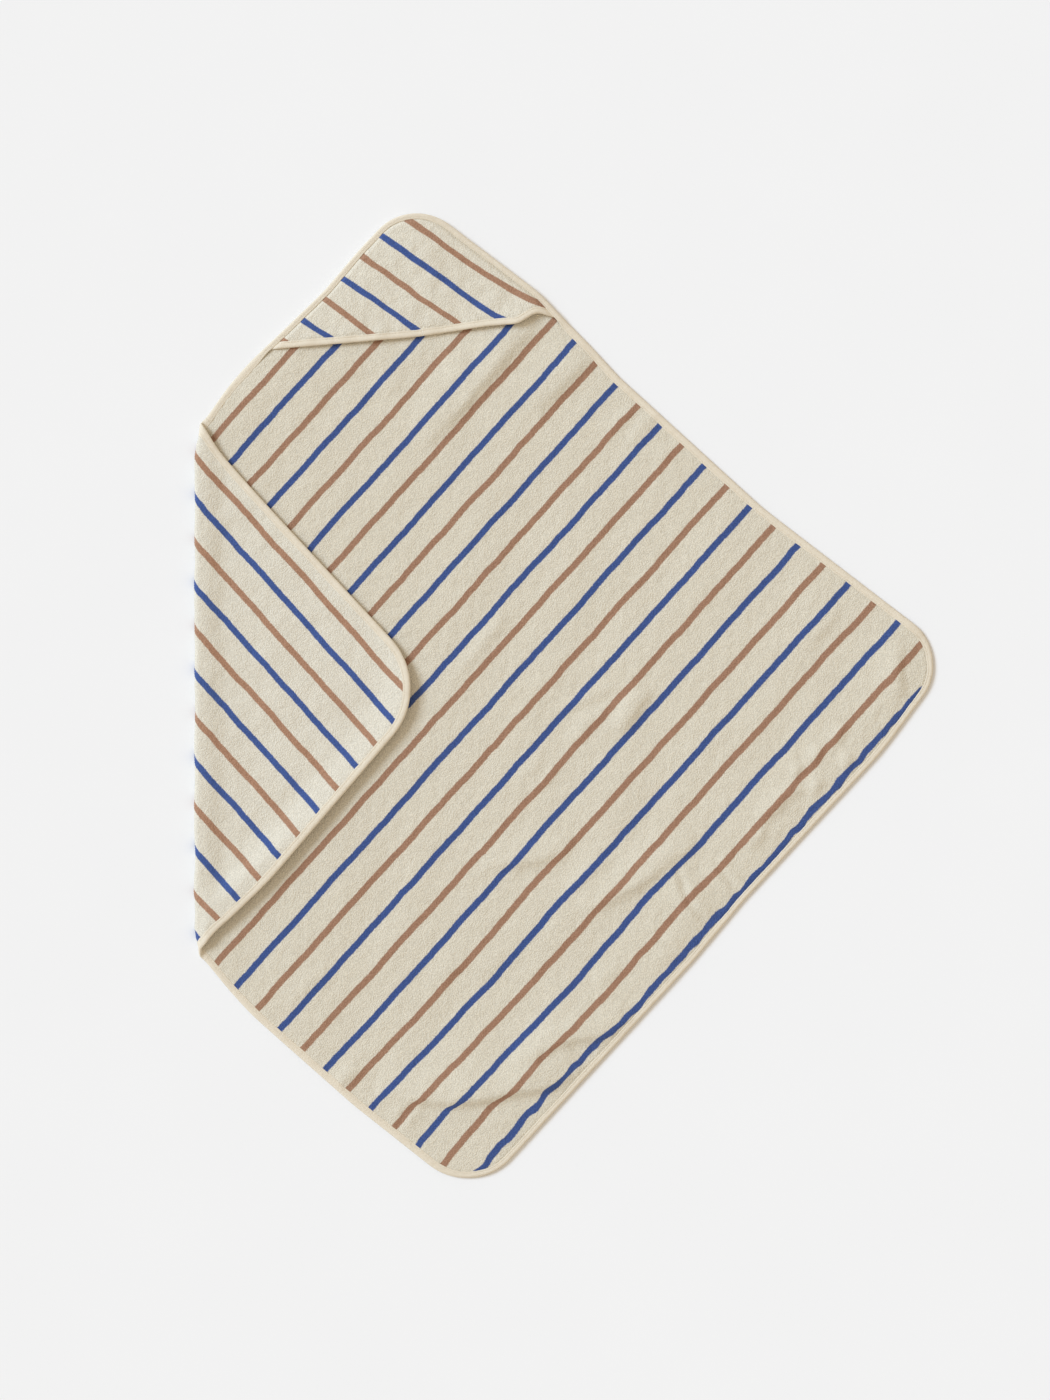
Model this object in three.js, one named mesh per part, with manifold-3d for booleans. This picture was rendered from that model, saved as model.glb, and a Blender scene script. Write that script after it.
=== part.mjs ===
// Hooded baby towel: a near-square terry towel with round corners, a terry triangle sewn over one corner
// as a hood, and a narrow tape folded over every edge as a binding. One side corner lies folded over onto
// the towel, along a line parallel to Y.
// Millimetres, +Z up. The towel lies on z = 0, with its origin under the middle of its bounding box.
// The cloth is laid out flat first, then cut into the pieces that move, and the side corner is turned over.
import * as THREE from "three";
import { mergeVertices } from "three/addons/utils/BufferGeometryUtils.js";
import Module from "manifold-3d";

const wasm = await Module();
wasm.setup();

// Cloth, tape and thread
const TERRY = 3; // thickness of the terry
const TAPE = 0.9; // thickness of the binding tape
const BINDING_WIDTH = 8; // width of the binding after folding
const BINDING_TOP = 3.3; // thickness of binding, terry and binding, pressed together
const HOOD_BINDING_TOP = 5.2; // the same where the binding holds two layers of terry
const SEAM_TERRY = [1.2, 2.1]; // heights of the terry pressed inside the binding
const HOOD_SEAM_TERRY = [2.4, 4]; // heights of the hood panel's margin, pressed on top of it
const GAP = 0.3; // clearance between neighbours
const STITCH_INSET = 6.2; // the stitch line's distance from the outer edge
const THREAD = 0.6; // width of the line of stitches
const THREAD_DEPTH = 0.4; // height of the line of stitches, let into the tape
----
Problem to solve => Each line from the top of the material above through the line with "import Module from" must be echoed exactly, and no other line.

Response to the exercise =>
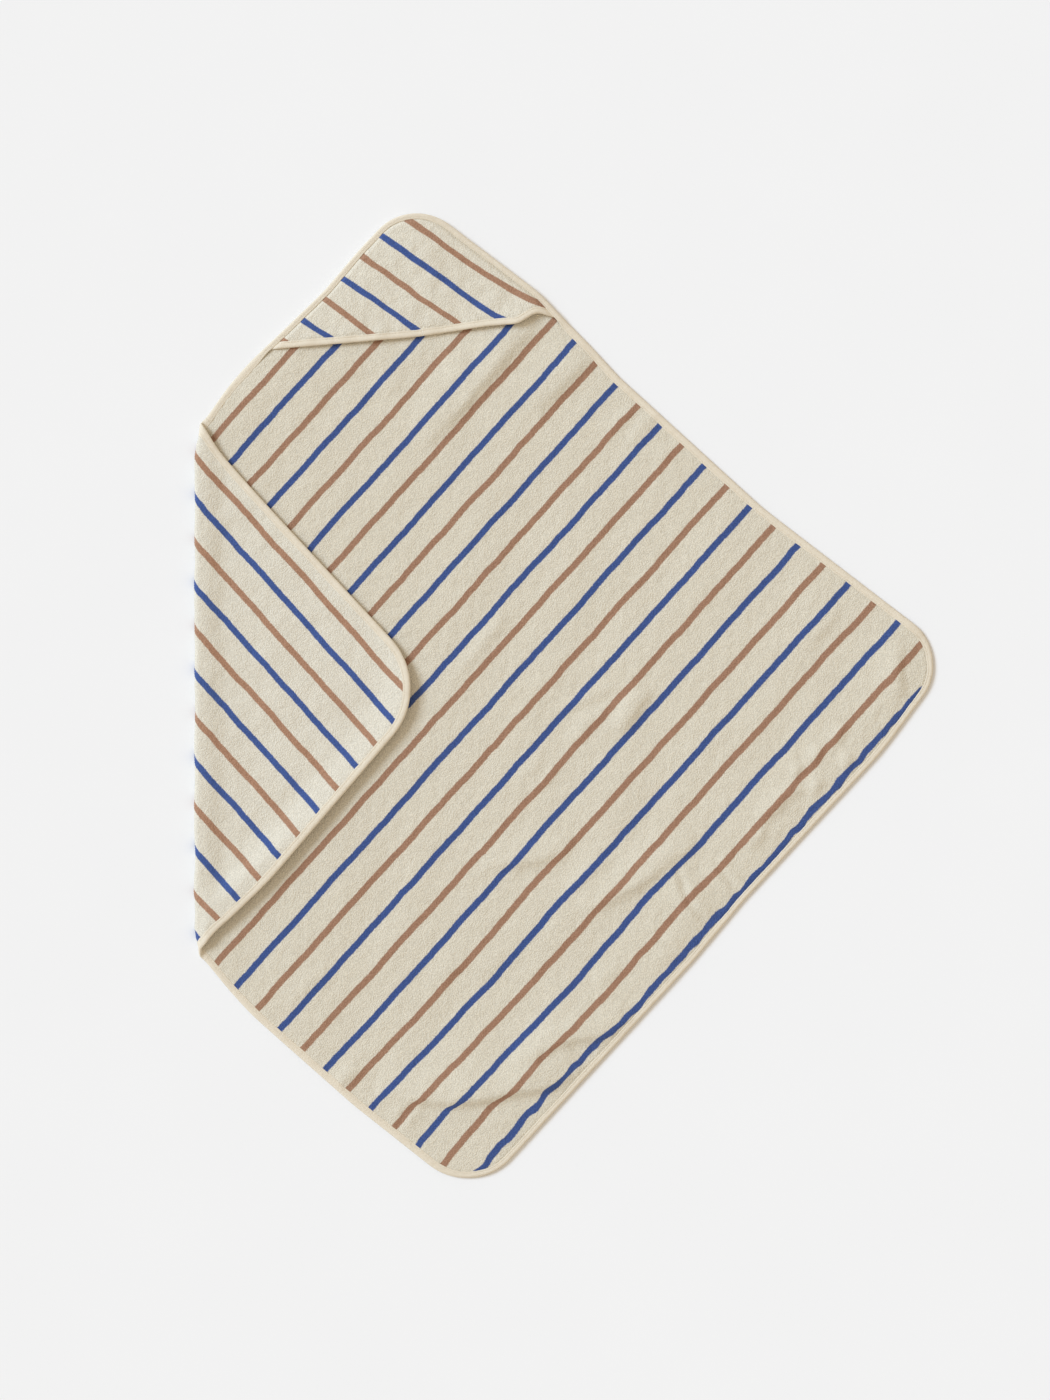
Model this object in three.js, one named mesh per part, with manifold-3d for booleans. This picture was rendered from that model, saved as model.glb, and a Blender scene script. Write that script after it.
=== part.mjs ===
// Hooded baby towel: a near-square terry towel with round corners, a terry triangle sewn over one corner
// as a hood, and a narrow tape folded over every edge as a binding. One side corner lies folded over onto
// the towel, along a line parallel to Y.
// Millimetres, +Z up. The towel lies on z = 0, with its origin under the middle of its bounding box.
// The cloth is laid out flat first, then cut into the pieces that move, and the side corner is turned over.
import * as THREE from "three";
import { mergeVertices } from "three/addons/utils/BufferGeometryUtils.js";
import Module from "manifold-3d";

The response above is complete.